カモメ軍団のチームリーダー鈴木大地

3月29日のZOZOマリン。いつもと変わらぬ背番号7の姿があった。カモメ軍団のチームリーダー、鈴木大地だ。

 2019年シーズン開幕戦のプレーボールを数時間後に控え、まだグラウンドに選手たちが姿を現す前から黙々とロングティーを打ち込む。打撃不振に陥った昨季から、とにかく振り込むことに再び取り組み始めた。その一環。もはやZOZOマリンでのルーティンと言ってもいい。新シーズンに入っても、それは変わらなかった。

 サードのレギュラー争いにスタート時点では敗れた。ロッテの開幕スタメンに「六番・サード」で名を連ねたのは日本ハムから移籍してきた大砲レアード。楽天を下してチームは開幕戦勝利を手にしたが、最後まで鈴木の出番は訪れず。2015年から続いていた連続試合出場は「532」で止まった。

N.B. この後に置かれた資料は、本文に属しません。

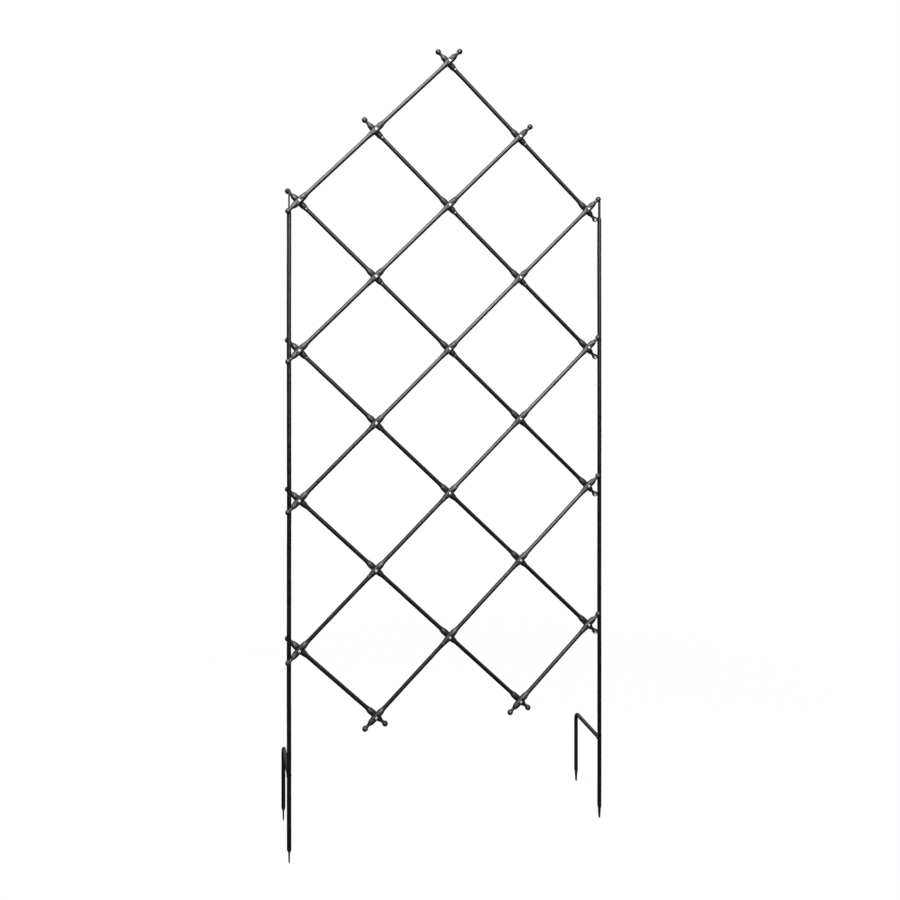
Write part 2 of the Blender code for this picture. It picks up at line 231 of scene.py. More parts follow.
def grid_piece(name, points, rub, painted_glint=None, looped=False):
    """Mesh of a (rows, sides, 3) grid of points, closed round its sides. Its ends are closed by a
    point at the middle of the first and last ring, or, if looped, the last row joins the first.
    rub says how much each row's paint is rubbed, and the glint values where a painted glint shows,
    a near-white patch that stands in for a lamp's glint, 0 to 1."""
    rows, sides, _ = points.shape
    corners = points.reshape(-1, 3)
    row = np.arange(rows if looped else rows - 1)[:, None]
    here = np.arange(sides)
    there = (here + 1) % sides
    above = (row + 1) % rows
    quads = np.stack(
        [row * sides + here, row * sides + there, above * sides + there, above * sides + here],
        axis=-1,
    ).reshape(-1, 4)
    loops, sizes = quads.ravel(), np.full(len(quads), 4)
    if not looped:
        low, high, last = rows * sides, rows * sides + 1, (rows - 1) * sides
        foot = np.stack([np.full(sides, low), there, here], axis=1)
        head = np.stack([np.full(sides, high), last + here, last + there], axis=1)
        corners = np.vstack([corners, points[0].mean(axis=0), points[-1].mean(axis=0)])
        loops = np.concatenate([loops, foot.ravel(), head.ravel()])
        sizes = np.concatenate([sizes, np.full(2 * sides, 3)])
    starts = np.concatenate([[0], np.cumsum(sizes)[:-1]])
    mesh = bpy.data.meshes.new(name)
    mesh.vertices.add(len(corners))
    mesh.vertices.foreach_set("co", corners.astype(np.float32).ravel())
    mesh.loops.add(len(loops))
    mesh.loops.foreach_set("vertex_index", loops.astype(np.int32))
    mesh.polygons.add(len(sizes))
    mesh.polygons.foreach_set("loop_start", starts.astype(np.int32))
    mesh.update(calc_edges=True)
    write_values(mesh, "rub", np.repeat(rub[:, None], sides, axis=1))
    if painted_glint is not None:
        write_values(mesh, "painted_glint", painted_glint)
    mesh.validate()
    mesh.shade_smooth()
    piece = bpy.data.objects.new(name, mesh)
    bpy.context.scene.collection.objects.link(piece)
    return piece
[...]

 2018年オフ、「下を向いたら本当に終わっていたと思う」という厳しいシーズンを終えてもなお、苦しんでいた。2019年を思うと、下を向いてしまいそうになる自分がいた。「恩師を1人挙げろと言われれば、この人」と鈴木が口にする東洋大時代の監督、高橋昭雄氏は言う。

「新シーズンに向けて少し悩んでいるようでした。これから若い選手がどんどん出てきて、苦しい立場になっていきます。それでも2019年でまだ30歳。これまでどおり、これまで以上に頑張ってやっていけば、焦る必要はないと伝えました」

 その時点でのサードのライバルは2年目を迎える未来の四番候補、安田尚憲だった。昨季終盤に確かな出場機会を与えられながら、新人王の資格が残る60打席ジャストでシーズンを終えていた。首脳陣が安田に懸ける2019年への期待は、鈴木でなくてもひしひしと感じられるものだった。

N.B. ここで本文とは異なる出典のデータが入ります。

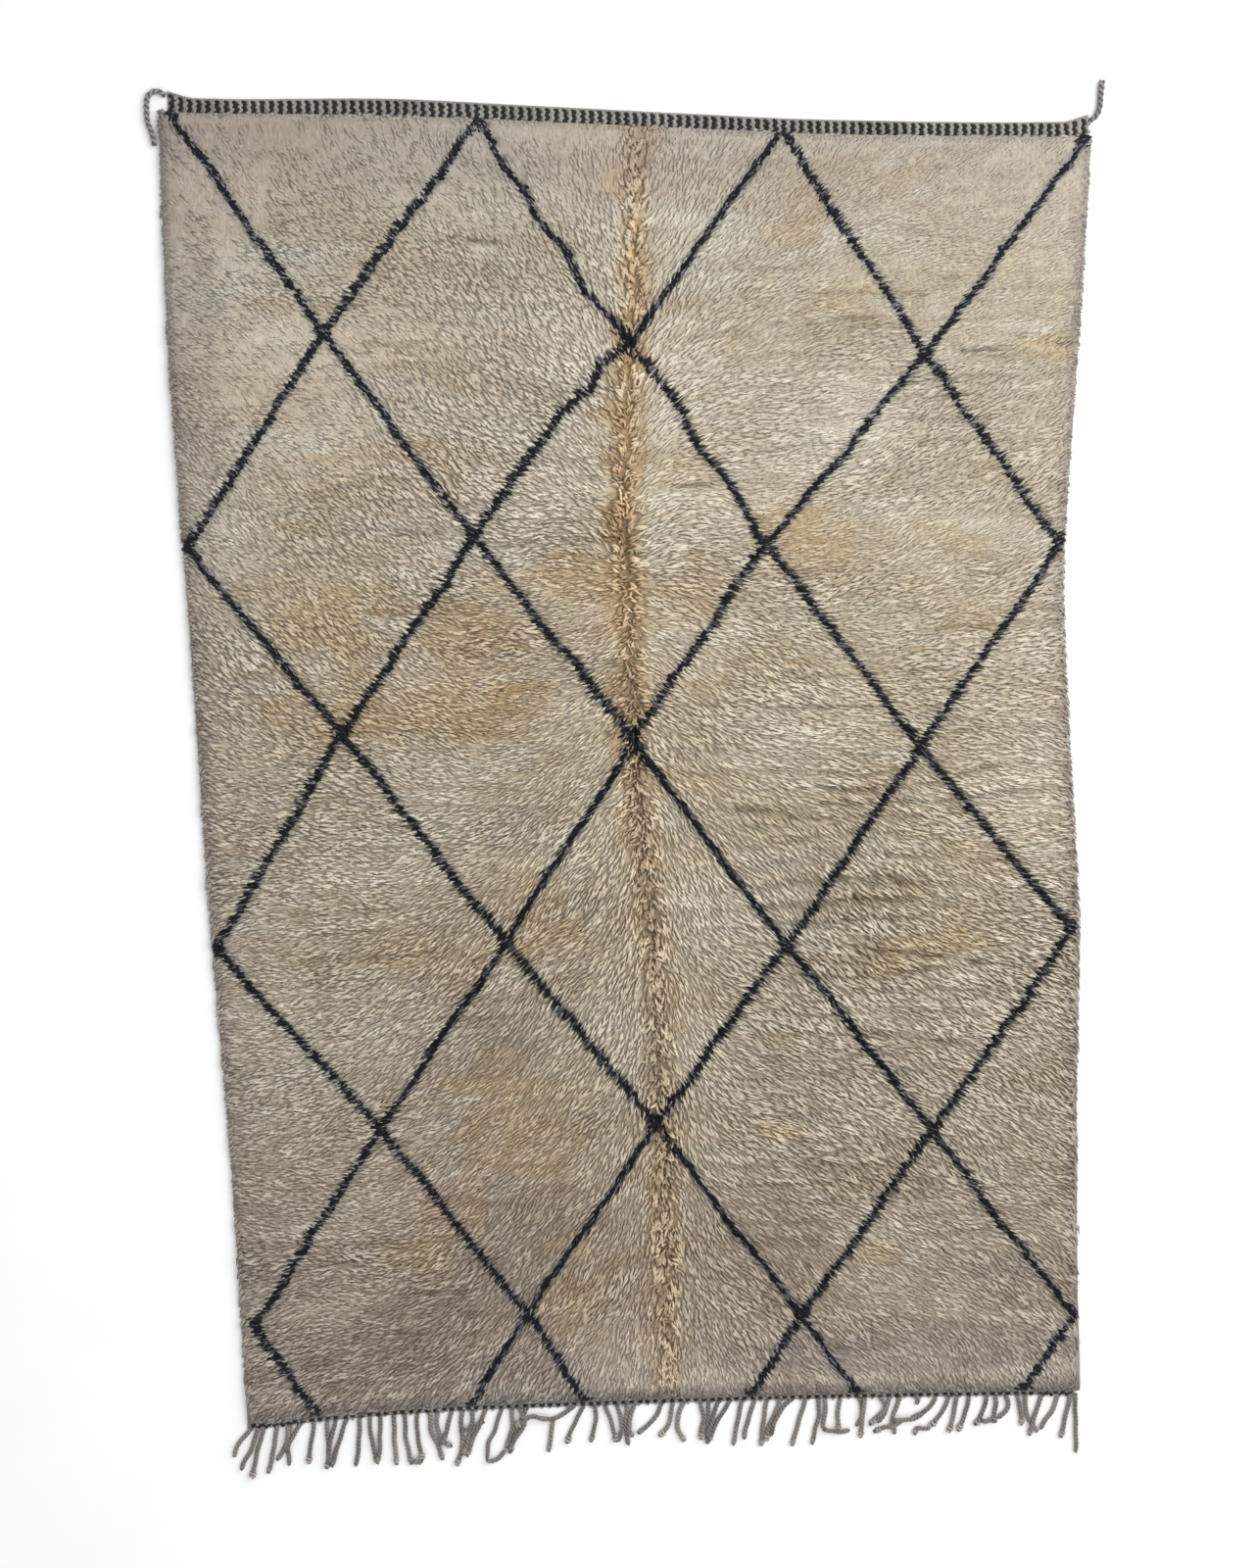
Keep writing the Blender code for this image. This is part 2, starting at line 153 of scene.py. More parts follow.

 今季の開幕、安田は二軍スタートを余儀なくされた。NPB4年間で131本塁打を放っているレアードの電撃加入。突如、現れたカベは分厚く、高い。幕張に降り立った“スシボーイ”は開幕戦から4戦連発のド派手なデビューを飾り、鈴木の立場はさらに厳しいものになった。

 今季の鈴木の初出場は開幕第2戦の7回。田村龍弘の代打として打席に立つと、鮮やかにレフト前へ弾き返した。だが、チームは敗れた。

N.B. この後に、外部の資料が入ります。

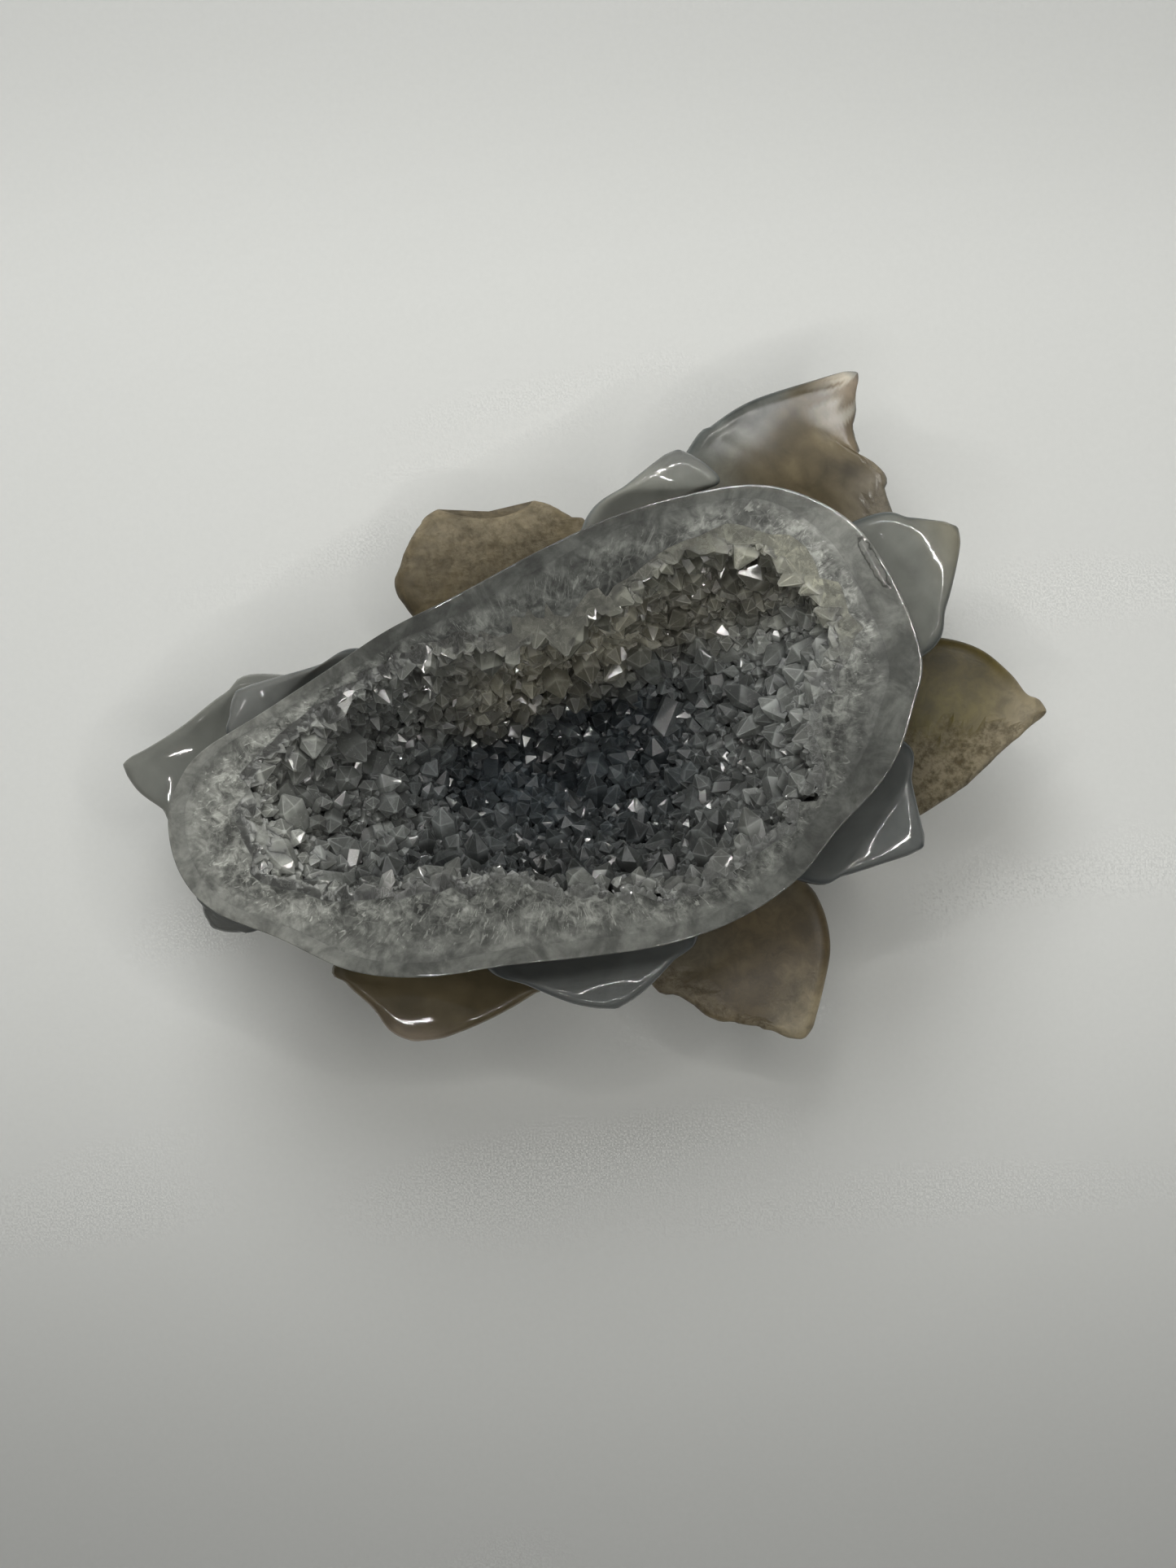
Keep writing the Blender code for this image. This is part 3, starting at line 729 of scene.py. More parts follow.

 試合後。軽食をとった野手陣の一部は室内練習場へと足を運んだ。明日へ向けた打ち込みに励み、また球場内のロッカールームへと戻ってくる。そんな選手たちの1人に鳥越裕介ヘッドコーチが声を掛けた。「まだ(室内練習場に)誰かいるのか?」。

「大地さんだけです」

 前日の開幕戦のあとも、翌日の第3戦のあとも、試合後に室内練習場で鈴木がバットを振り込んでいただろうことは想像に難くない。開幕戦の勝利後、ファンとのコール&レスポンス「We Are」の中心にいたのも鈴木だった。スタンド上階の記者席からベンチの様子をうかがうことはできなかったが、自らの出場機会がない中、誰よりも声を出していたのはきっと鈴木だったのだろう。

 元号が令和に変わった直後に「令和元年! 優勝するのは千葉ロッテマリーンズだ!」とぶち上げたチームの中心軸が今でも鈴木であることに変わりはない。自らの姿勢と行動でマリーンズをけん引していることは誰もが認める。

 それでも、グラウンドでの結果を積み重ねなければプレーすることすら許されないのは事実。プレーの機会を得るために、笑顔でチームを鼓舞しながら歯を食いしばって鈴木がバットを振り込んでいるのも、また事実。ZOZOマリンで躍動し、プレーでチームの先頭に立つ鈴木の姿が見たい。

なぜレギュラーを失った鈴木大地がカモメ軍団のリーダーなのか?

レギュラーを失ったわけではなく何故か使われないだけ・・・

スタメン出場してなくても最後まで練習を続けていた大地。
春季キャンプでも誰よりも早くグラウンドに現れ、だれよりも遅くまで居残り練習を続けていた。
自分がやれることを全力で!
それはシーズンだろうがどんな状況に置かれようが変わらない。有言実行が鈴木大地なのである。